SHORT TASK: Each line that holds the word "this" should be returned.

Records that describe objects:
((
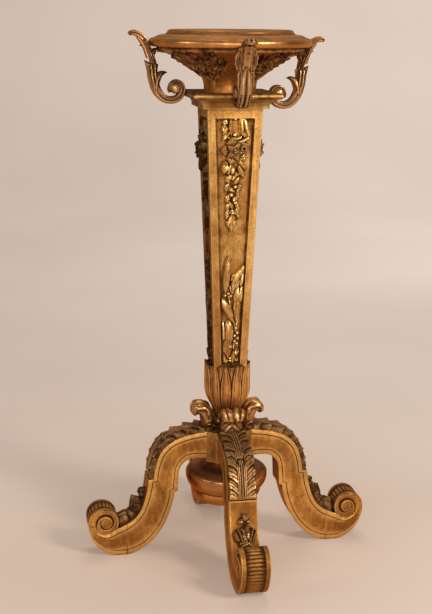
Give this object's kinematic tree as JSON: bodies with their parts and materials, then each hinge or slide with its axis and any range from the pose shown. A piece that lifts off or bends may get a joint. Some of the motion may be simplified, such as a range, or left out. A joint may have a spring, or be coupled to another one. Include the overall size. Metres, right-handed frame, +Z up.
{
  "type": "pedestal stand",
  "caption": "Tall carved and gilded wood pedestal: round top on a flared capital with scroll brackets, tapered square shaft, leafed cup and scroll feet.",
  "frame": {"origin": "centre of the footprint on the floor, under the shaft's axis", "axes": "+Z up along the shaft, one leg towards -Y (the front), one towards +X"},
  "size_m": [0.633, 0.633, 1.15],
  "materials": {
    "gilt_burnished": "burnished gilding toned brown, satin",
    "gilt_brown": "aged gilding over brown, satin",
    "gilt_frame": "aged water gilding, satin",
    "gilt_calyx": "aged gilding, satin",
    "gilt_dark": "worn gilding, dark in the recesses, satin",
    "gilt_leg": "aged oil gilding, matte",
    "gilt_copper": "gilding worn to the red ground, satin",
    "gilt_bracket": "aged gilding, satin",
    "gilt_carving": "burnished gilding with dark recesses",
    "bare_wood": "bare wood, matte"
  },
  "bodies": {
    "root": {"top_board": "gilt_burnished", "top_fillet": "gilt_brown", "bell_capital": "gilt_brown", "abacus_plate": "gilt_frame", "abacus_cove": "gilt_frame", "capital_dowel": "bare_wood", "shaft_top_block": "bare_wood", "shaft_foot_block": "bare_wood", "calyx_cup": "gilt_calyx", "neck_collar": "gilt_dark", "hub_block": "gilt_leg", "tie_dowel": "bare_wood", "leg_dowels": "bare_wood", "toe_dowels": "bare_wood", "pendant_flare": "gilt_copper", "pendant_disc": "gilt_copper", "pendant_knob": "gilt_copper", "bell_spray_front_right": "gilt_brown", "bell_spray_rear_right": "gilt_brown", "bell_spray_rear_left": "gilt_brown", "bell_spray_front_left": "gilt_brown", "bracket_front": "gilt_bracket", "bracket_right": "gilt_bracket", "bracket_rear": "gilt_bracket", "bracket_left": "gilt_bracket", "shaft_board_front": "gilt_frame", "shaft_board_right": "gilt_frame", "shaft_board_rear": "gilt_frame", "shaft_board_left": "gilt_frame", "flower_drop_front": "gilt_carving", "flower_drop_right": "gilt_carving", "flower_drop_rear": "gilt_carving", "flower_drop_left": "gilt_carving", "leaf_spray_front": "gilt_carving", "leaf_spray_right": "gilt_carving", "leaf_spray_rear": "gilt_carving", "leaf_spray_left": "gilt_carving", "leg_front": "gilt_leg", "leg_right": "gilt_leg", "leg_rear": "gilt_leg", "leg_left": "gilt_leg", "toe_front": "gilt_leg", "toe_right": "gilt_leg", "toe_rear": "gilt_leg", "toe_left": "gilt_leg", "knee_leaf_front": "gilt_dark", "knee_leaf_right": "gilt_dark", "knee_leaf_rear": "gilt_dark", "knee_leaf_left": "gilt_dark", "shin_husk_front": "gilt_dark", "shin_husk_right": "gilt_dark", "shin_husk_rear": "gilt_dark", "shin_husk_left": "gilt_dark"}
  },
  "joints": []
}
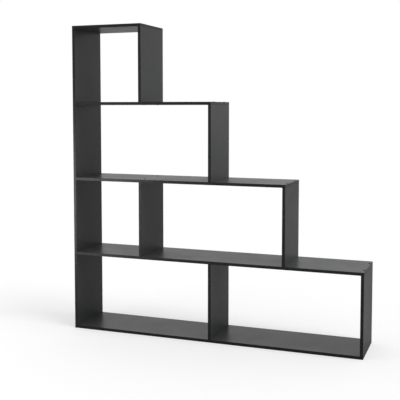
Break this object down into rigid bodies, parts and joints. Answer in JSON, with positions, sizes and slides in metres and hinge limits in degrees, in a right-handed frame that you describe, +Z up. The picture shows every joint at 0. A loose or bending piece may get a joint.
))
SOLUTION:
Give this object's kinematic tree as JSON: bodies with their parts and materials, then each hinge or slide with its axis and any range from the pose shown. A piece that lifts off or bends may get a joint. Some of the motion may be simplified, such as a range, or left out. A joint may have a spring, or be coupled to another one. Include the overall size. Metres, right-handed frame, +Z up.
Break this object down into rigid bodies, parts and joints. Answer in JSON, with positions, sizes and slides in metres and hinge limits in degrees, in a right-handed frame that you describe, +Z up. The picture shows every joint at 0. A loose or bending piece may get a joint.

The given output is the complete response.